Well, as does sometimes happen in this world, Fletcher died suddenly.
For a while, nobody wanted to see anything change.  Friends helped Robin to keep Liberty up.  They hauled her out and painted her bottom, raced her in the Coral Bay Thanksgiving Regatta.  Nevertheless it was clear that maintaining a big wooden boat was not exactly something she excelled at.  Hauling half inch chain around, going up the mast in a bosun’s chair to replace a halyard, changing the oil, manhandling heavy anchors—Robin is a little  woman more at home with watercolors than 50 lb cans of bottom paint.   This had always been Fletcher’s work.
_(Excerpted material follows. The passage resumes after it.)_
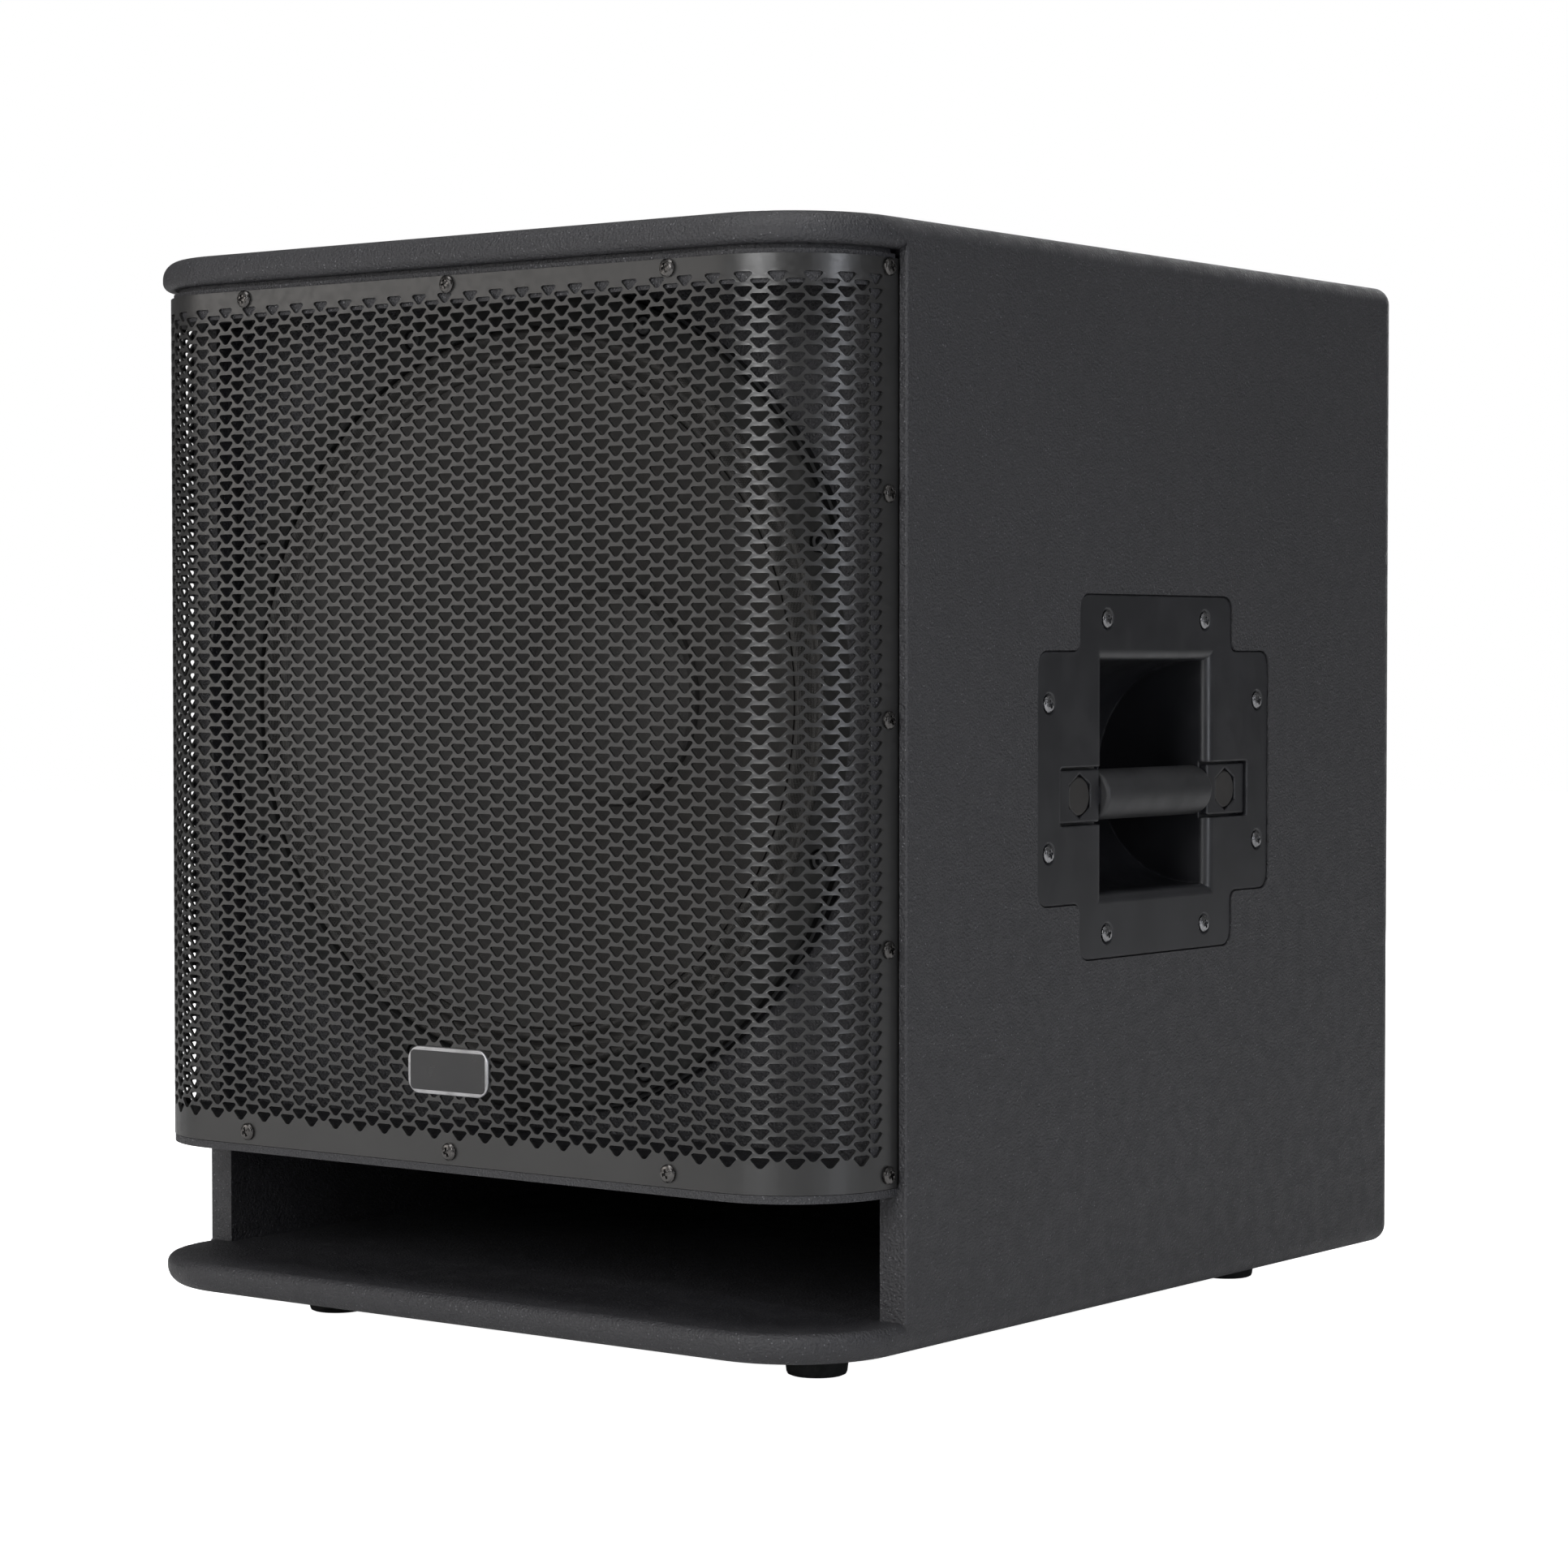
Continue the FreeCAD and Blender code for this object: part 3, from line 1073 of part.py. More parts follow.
def make_rocker():
    """Rocker cap on its axle, tipped to the off side at rest."""
    half = 10.1
    reach = 7.0
    low_z = POWER_Z - 7.9
    corners = [(-half, 0.0), (half, 0.0), (half, reach), (0.0, reach - 2.2), (-half, reach)]
    place = lambda point: Vector(ROCKER_X + point.x, ROCKER_PIVOT_Y + point.y - 1.5, low_z)
    cap = Part.Face(rounded_loop(corners, [1.0, 1.0, 0.8, 0.0, 0.8], place)).extrude(Z_AXIS * 15.8)
    cap = cap.fuse(cylinder(1.5, (ROCKER_X, ROCKER_PIVOT_Y, POWER_Z - 9.7), Z_AXIS, 19.4))
    cap.rotate(Vector(ROCKER_X, ROCKER_PIVOT_Y, POWER_Z), Z_AXIS, ROCKER_TILT)
    return cap


# ---------------------------------------------------------------- build
def main():
    body = envelope()
    screw_seats = grille_screw_places()
    side = make_side_board(body)
    side = make_screw_holes(side, handle_screw_places(), 2.2, 15.0)
    cup = make_handle_cup()
    bar = make_handle_bar()
    sleeve = make_grip_sleeve()
    bolts = make_handle_bolts()
    handle_screws = make_handle_screws()
    rear_holes = amp_screw_places()

    write("top_board", make_top_board(body))
    write("bottom_board", make_bottom_board(body))
    write("right_side_board", side)
    write("left_side_board", mirrored(side))
    write("rear_board", make_screw_holes(make_rear_board(), rear_holes, 2.0, 17.0))
    write("front_baffle", make_baffle())
    write("port_shelf", make_screw_holes(make_shelf(), screw_seats, 1.6, 16.0))
    write("grille_top_rail", make_screw_holes(make_top_rail(), screw_seats, 1.6, 16.0))
    write("grille_side_battens", make_screw_holes(make_side_battens(), screw_seats, 1.6, 16.0))
    write("window_brace", make_brace())

    write("grille", make_screw_holes(make_grille(), screw_seats, 2.6, 6.0))
    write("grille_screws", make_grille_screws())
    write("badge_plate", make_badge())

    write("right_handle_cup", cup)
    write("left_handle_cup", mirrored(cup))
    write("right_handle_bar", bar)
    write("left_handle_bar", mirrored(bar))
    write("right_grip_sleeve", sleeve)
    write("left_grip_sleeve", mirrored(sleeve))
    write("handle_bolts", group([bolts, mirrored(bolts)]))
    write("handle_screws", group([handle_screws, mirrored(handle_screws)]))

    write("rubber_feet", make_feet())
    write("foot_screws", make_foot_screws())
    write("pole_socket", make_pole_socket())
    write("pole_socket_screws", make_pole_screws())

    write("driver_basket", make_basket())
    write("driver_gasket", make_gasket())
    write("driver_bolts", make_driver_bolts())
    write("cone_surround", make_surround())
    write("speaker_cone", make_cone())
    write("dust_cap", make_dust_cap())
    write("coil_former", make_coil_former())
    write("voice_coil", make_voice_coil())
    write("spider", make_spider())
    write("magnet_front_plate", make_front_plate())
    write("magnet_ring", make_magnet())
    write("pole_yoke", make_yoke())
    write("driver_terminals", make_driver_terminals())
    write("speaker_lead", make_speaker_lead())

    write("amplifier_plate", make_amp_plate())
    write("amplifier_screws", make_amp_screws())
    write("heat_sink", make_heat_sink())
    write("amplifier_case", make_amp_case())
    write("circuit_board", make_circuit_board())
    write("power_transformer", make_transformer())
    write("potentiometers", make_potentiometers())
    write("level_knob", make_knob(LEVEL_X))
    write("crossover_knob", make_knob(CROSSOVER_X))
    write("button_switches", make_button_switches())
    write("polarity_button", make_push_button(POLARITY_X))
    write("ground_lift_button", make_push_button(GROUND_X))
    write("status_lights", make_status_lights())
    write("input_sockets", group([make_input_socket(x) for x in INPUT_X]))
    write("output_sockets", group([make_output_socket(x) for x in OUTPUT_X]))
    write("input_latch_a", make_latch(INPUT_X[0]))
    write("input_latch_b", make_latch(INPUT_X[1]))
    write("mains_inlet", make_mains_inlet())
    write("fuse_drawer", make_fuse_drawer())
    write("rocker_frame", make_rocker_frame())
    write("power_rocker", make_rocker())


main()
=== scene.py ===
"""Looks of the powered bass cabinet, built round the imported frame. Metres, row frame."""
import math

import bpy
import numpy as np
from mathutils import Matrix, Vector


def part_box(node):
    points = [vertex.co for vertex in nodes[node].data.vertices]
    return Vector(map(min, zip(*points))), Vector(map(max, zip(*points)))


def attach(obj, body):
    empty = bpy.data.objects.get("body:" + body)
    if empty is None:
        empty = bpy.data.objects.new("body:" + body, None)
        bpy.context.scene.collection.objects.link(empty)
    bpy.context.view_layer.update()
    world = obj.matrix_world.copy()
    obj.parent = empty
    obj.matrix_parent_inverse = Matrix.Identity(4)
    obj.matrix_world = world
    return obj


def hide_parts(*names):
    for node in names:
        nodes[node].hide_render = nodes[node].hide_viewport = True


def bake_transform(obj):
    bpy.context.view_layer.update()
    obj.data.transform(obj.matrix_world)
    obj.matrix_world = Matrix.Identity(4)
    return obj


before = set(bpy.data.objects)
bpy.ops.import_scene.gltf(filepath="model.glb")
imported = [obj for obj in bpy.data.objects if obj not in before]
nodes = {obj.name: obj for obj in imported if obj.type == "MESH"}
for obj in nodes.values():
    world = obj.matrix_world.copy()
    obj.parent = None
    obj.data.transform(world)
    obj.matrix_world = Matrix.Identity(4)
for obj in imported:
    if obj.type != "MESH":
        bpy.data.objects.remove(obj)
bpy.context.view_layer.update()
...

Although she always stood ready to help and did the varnish, it became clear that the best thing for Robin and for Liberty was to sell her to a committed owner, one who would preserve the nautical heritage inherent in such a vessel.

A friend of a friend showed Robin a clipping from a recent Wall Street Journal about Dorade, another classic yacht, designed by Olin Stevens, a contemporary of Alden’s.  She was 75 years old, almost exactly Liberty‘s age, and going strong.  Her new owner intended to campaign her at classic yacht regattas along the eastern seaboard and in the Caribbean.
Robin believes there is someone else out there who will discover Liberty, too, and begin a fresh chapter, competing again in these waters.

That’s where a vessel like Liberty belongs, dipping her rail, casting a long lacy wake on the swelling sea.